Like most small business owners, you probably spend considerable time and money on marketing to attract new customers. But it may be worth spending more of your efforts focusing on building referrals instead: According to a global Nielsen survey, word-of-mouth marketing is the most trusted form of advertising, and customers were far more likely to buy a product that had been recommended by a friend than one they’d seen an advertisement for. Here are some tips for getting your business’ name on the street organically and bringing in new customers… via your old ones.
- Network, network, network. The importance of building a good network of business contacts can’t be overstated. Join your local chamber of commerce and attend events frequently, giving a business card or two to everyone you speak with. Be sure that you have a good elevator pitch about what your business does, but don’t get too sales-y—making a new connection is the important part; you can always follow up later to talk business. You might also consider joining a group that’s specifically targeted at building referrals, like BNI. (Check out this post to see whether BNI is a good fit for you.)
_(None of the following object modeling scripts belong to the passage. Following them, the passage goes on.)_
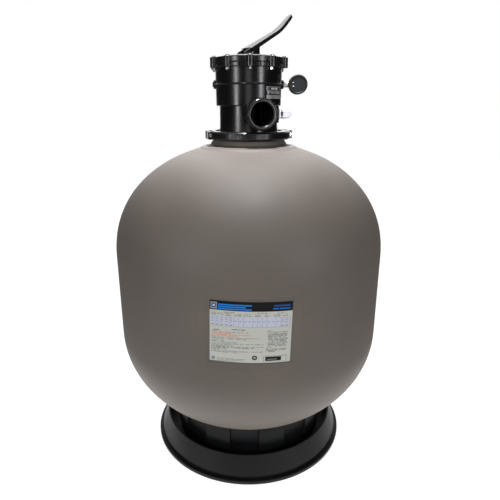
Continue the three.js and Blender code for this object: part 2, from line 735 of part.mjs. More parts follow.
function internals() {
  add('standpipe', ring(PIPE_R - 2.5, PIPE_R, LATERAL_Z + 21, 800), pipePlastic);
  add('top_diffuser', turned([
    [PIPE_R + GAP, 716], [56, 716], [56, 730], [53, 730], [53, 719], [PIPE_R + GAP, 719],
  ], MEDIUM), innerPlastic);
  const hubR = 38;
  const hub = solid(turned([
    [0, LATERAL_Z - 20], [hubR, LATERAL_Z - 20], [hubR, LATERAL_Z + 14], [31, LATERAL_Z + 30],
    [PIPE_R + GAP, LATERAL_Z + 30], [PIPE_R + GAP, LATERAL_Z + 20.6], [21, LATERAL_Z + 20.6],
    [21, LATERAL_Z - 12], [0, LATERAL_Z - 12],
  ], MEDIUM));
  const tube = turned([
    [0, LATERAL_PIVOT_R - 4], [LATERAL_R, LATERAL_PIVOT_R - 4], [LATERAL_R, LATERAL_TIP_R - 3],
    [LATERAL_R - 3, LATERAL_TIP_R], [0, LATERAL_TIP_R],
  ], SMALL);
  const ears = [];
  for (let i = 0; i < LATERALS; i++) {
    const azimuth = (360 / LATERALS) * (i + 0.5);
    for (const side of [-1, 1]) {
      const ear = block(
        side < 0 ? -12.5 : 9.8, side < 0 ? -9.8 : 12.5,
        -LATERAL_PIVOT_R - 6, -hubR + 3, LATERAL_Z - 6, LATERAL_Z + 6,
      );
      ears.push(solid(ear.rotateZ(deg(azimuth))));
    }
    add(`lateral_${i + 1}`, laid(tube.clone(), azimuth, LATERAL_Z), pipePlastic);
  }
  add('lateral_hub', toGeometry(join(hub, ...ears)), innerPlastic);
}

// ---- assembly ----

add('base', base(), basePlastic);
add('tank', tank(), tankPlastic);
add('rating_label', skin(
  TANK_R - RECESS_DEPTH + GAP, 0.6, LABEL_AZIMUTH - 15, LABEL_AZIMUTH + 15, 357, 484, RECESS_FACET,
), paper);
drain();
add('flange_oring', roundRing(64, 1.3, 760), rubber);
add('clamp_front_half', clampHalf(-1), valvePlastic);
add('clamp_rear_half', clampHalf(1), valvePlastic);
clampFasteners();
add('valve_body', valveBody(), valvePlastic);
add('valve_label', skin(UPPER_BODY_HIGH_R + GAP, 0.5, 30, 67.5, 834, 862, 360 / FINE), paper);
add('cover_oring', roundRing(70.1, 1.4, JOINT_Z - 1.6), rubber);
add('valve_cover', valveCover(), valvePlastic);
coverScrews();
selector();
gauge();
sightGlass();
internals();

export default filter;
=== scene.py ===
# %% [markdown]
# # A pool sand filter
# A moulded tank stands on a ring base. A clamp holds the selector valve on its neck, and the valve
# carries a lever, a pressure gauge and a sight glass. Each piece below is a surface worked out with
# numpy: a profile turned round an axis, or a section carried along a path. That way every fillet and
# taper is a formula, and the piece lands exactly where the frame says.

# %% Load the frame
import math

import bmesh
import bpy
import numpy as np
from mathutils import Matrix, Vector


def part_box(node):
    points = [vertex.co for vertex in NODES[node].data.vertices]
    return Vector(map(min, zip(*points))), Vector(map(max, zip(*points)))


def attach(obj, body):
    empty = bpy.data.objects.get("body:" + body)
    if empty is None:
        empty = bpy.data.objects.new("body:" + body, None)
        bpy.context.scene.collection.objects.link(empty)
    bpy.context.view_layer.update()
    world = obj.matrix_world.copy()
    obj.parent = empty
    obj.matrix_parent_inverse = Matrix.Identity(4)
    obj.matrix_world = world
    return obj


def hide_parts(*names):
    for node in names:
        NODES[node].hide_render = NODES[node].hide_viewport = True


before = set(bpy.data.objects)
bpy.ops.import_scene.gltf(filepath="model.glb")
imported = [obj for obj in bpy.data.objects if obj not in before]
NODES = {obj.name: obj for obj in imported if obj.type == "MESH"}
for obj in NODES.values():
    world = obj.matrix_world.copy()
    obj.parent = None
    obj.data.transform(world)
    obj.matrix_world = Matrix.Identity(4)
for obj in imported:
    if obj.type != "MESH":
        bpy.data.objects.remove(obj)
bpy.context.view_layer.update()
MM = 0.001


def box_mm(node):
    """A node's lowest and highest corners in millimetres."""
    low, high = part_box(node)
    return np.array(low) / MM, np.array(high) / MM


# %% [markdown]
# ## Camera and light
# The camera looks slightly down on the tank, level with the valve. The studio is white: the
# background and floor shine white. A narrow beam from overhead lights the dome, with a soft box
# above and behind, two soft boxes in front, and two tall strips in front, left and right. The
# strips are what draws the two upright highlights on the black valve.

# %% Camera
scene = bpy.context.scene
scene.view_settings.view_transform = "Standard"
camera = bpy.data.objects.new("camera", bpy.data.cameras.new("camera"))
scene.collection.objects.link(camera)
scene.camera = camera
camera.data.sensor_width = 36.0
camera.data.lens = 33.43
camera.data.shift_x = 0.0028
camera.data.clip_end = 50
camera.location = (0, -1.086, 0.8288)
camera.rotation_euler = (math.radians(90 - 17.54), 0, 0)
print("camera", tuple(camera.location))


# %% Studio light
def area_light(name, place, target, size, power, tint=(1, 1, 1)):
    """A rectangular soft box at a place, facing a target. Cameras don't see the box itself."""
    light = bpy.data.lights.new(name, "AREA")
    light.shape = "RECTANGLE"
    light.size, light.size_y = size
    light.energy = power
    light.color = tint
    lamp = bpy.data.objects.new(name, light)
    scene.collection.objects.link(lamp)
    lamp.location = place
    lamp.rotation_euler = (Vector(target) - Vector(place)).to_track_quat("-Z", "Y").to_euler()
    lamp.visible_camera = False
    return lamp


area_light("soft_box_back", (0, 1.1, 2.6), (0, 0, 0.6), (1.6, 1.4), 22)
area_light("soft_box_front", (0, -2.4, 2.1), (0, 0, 0.45), (2.4, 1.2), 14)
area_light("soft_box_level", (0, -2.6, 0.9), (0, 0, 0.8), (0.8, 0.6), 2.2)
for side in (-1, 1):
    strip = (side * 1.55, -1.7, 0.87)
    area_light(f"strip_{'left' if side < 0 else 'right'}", strip, (0, 0, 0.85), (0.38, 0.9), 13)


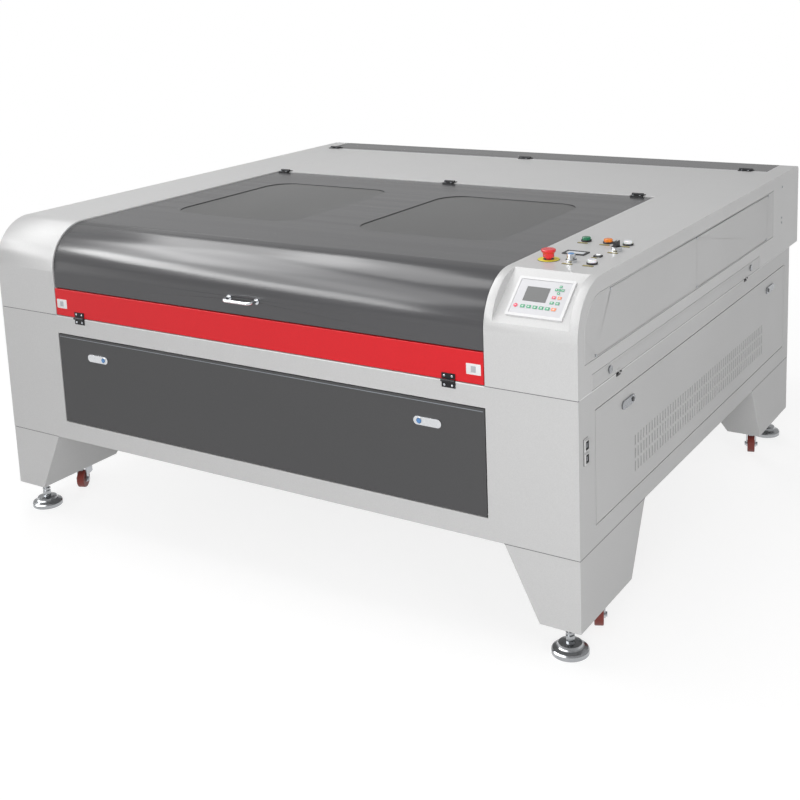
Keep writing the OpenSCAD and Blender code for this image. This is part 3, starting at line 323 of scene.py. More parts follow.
# %% Lid coat
lid_coat, tree, shader = new_finish("dark_grey_lid_coat")
spot = add_node(tree, "ShaderNodeTexCoord").outputs["Object"]
long_way = add_node(tree, "ShaderNodeMapping", {"Scale": (0.35, 22.0, 22.0)}, {"Vector": spot})
streak = add_node(tree, "ShaderNodeTexNoise", {"Scale": 1.0, "Detail": 4.0, "Roughness": 0.6},
                  {"Vector": long_way.outputs[0]})
drift = add_node(tree, "ShaderNodeTexNoise", {"Scale": 1.4, "Detail": 2.0}, {"Vector": spot})
skin = add_node(tree, "ShaderNodeTexNoise", {"Scale": 1 / (5 * MM), "Detail": 2.0}, {"Vector": spot})
base = add_node(tree, "ShaderNodeMix", {6: linear("#4e4e50"), 7: linear("#48484a")}, {0: drift.outputs[0]},
                data_type="RGBA")
sheen = add_node(tree, "ShaderNodeMapRange",
                 {"From Min": 0.3, "From Max": 0.7, "To Min": 0.17, "To Max": 0.25},
                 {"Value": streak.outputs[0]})
hills = add_node(tree, "ShaderNodeMath", {1: 3.0}, {0: streak.outputs[0], 2: skin.outputs[0]},
                 operation="MULTIPLY_ADD")
relief = add_node(tree, "ShaderNodeBump", {"Strength": 0.12, "Distance": 0.6 * MM},
                  {"Height": hills.outputs[0]})
tree.links.new(base.outputs[2], shader.inputs["Base Color"])
tree.links.new(sheen.outputs[0], shader.inputs["Roughness"])
tree.links.new(relief.outputs[0], shader.inputs["Normal"])
shader.inputs["IOR"].default_value = 1.5
shader.inputs["Specular IOR Level"].default_value = 0.5
print("coat:", lid_coat.name)

# %% [markdown]
# ### Tinted acrylic
# The windows are grey cast acrylic that stops laser light. From a low angle
# the eye gets mostly the room's reflection, and looking down it sees faintly
# into the work space. A little slow relief bends the reflection as a large
# thin pane does.

# %% Window panes
tinted_acrylic, tree, shader = new_finish("tinted_cast_acrylic")
spot = add_node(tree, "ShaderNodeTexCoord").outputs["Object"]
drift = add_node(tree, "ShaderNodeTexNoise", {"Scale": 2.2, "Detail": 2.0}, {"Vector": spot})
tint = add_node(tree, "ShaderNodeMix", {6: linear("#484848"), 7: linear("#424242")}, {0: drift.outputs[0]},
                data_type="RGBA")
haze = add_node(tree, "ShaderNodeMapRange",
                {"From Min": 0.3, "From Max": 0.7, "To Min": 0.14, "To Max": 0.20},
                {"Value": drift.outputs[0]})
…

- Focus on great customer service. Customer service should be a prime concern for any business owner, but when it comes to building referrals, you’ll want to go above and beyond what’s necessary. For instance, if you own a restaurant and a customer comes in requesting a gluten-free menu option, don’t just tell her to get a salad — talk her through the entire menu, discussing the ways you can customize each item to suit her needs. She’ll likely be so impressed by your concern that she’ll recommend your business to all of her friends.
- Be direct. When a business contact asks if there’s anything she can help you out with, don’t be afraid to ask for a referral. And be specific: If you’re a real estate agent and are looking to sign with clients who want to sell homes worth between $400,000 and $600,000 in the Chicago metropolitan area, give her the full rundown so no one wastes time on off-base referrals.
- Pay your customers to tell their friends about you. Consider offering a specialized incentive program for existing customers: For example, if you own a hair salon, give your existing customers 10 percent off their next cut when they send a new customer your way. The upfront cost for a new customer may seem steep, but consider how much you’d otherwise spend on advertising with no guaranteed return on investment. You’ll also find that word-of-mouth marketing nets better customers: A study focusing on the referral program of a German bank found that referred customers are more profitable and more loyal than customers acquired through other means.
- Do as many favors as you can. When it comes to your contacts, focus more on what you can do to help them than on how they can help you. Be generous with introductions and advice, and even consider joining nonprofit boards for causes that are important to your business associates. Forget about an immediate expectation of quid pro quo. Simply focus on being as helpful as possible, and you’re likely to see your efforts pay dividends in the form of referrals in the long run.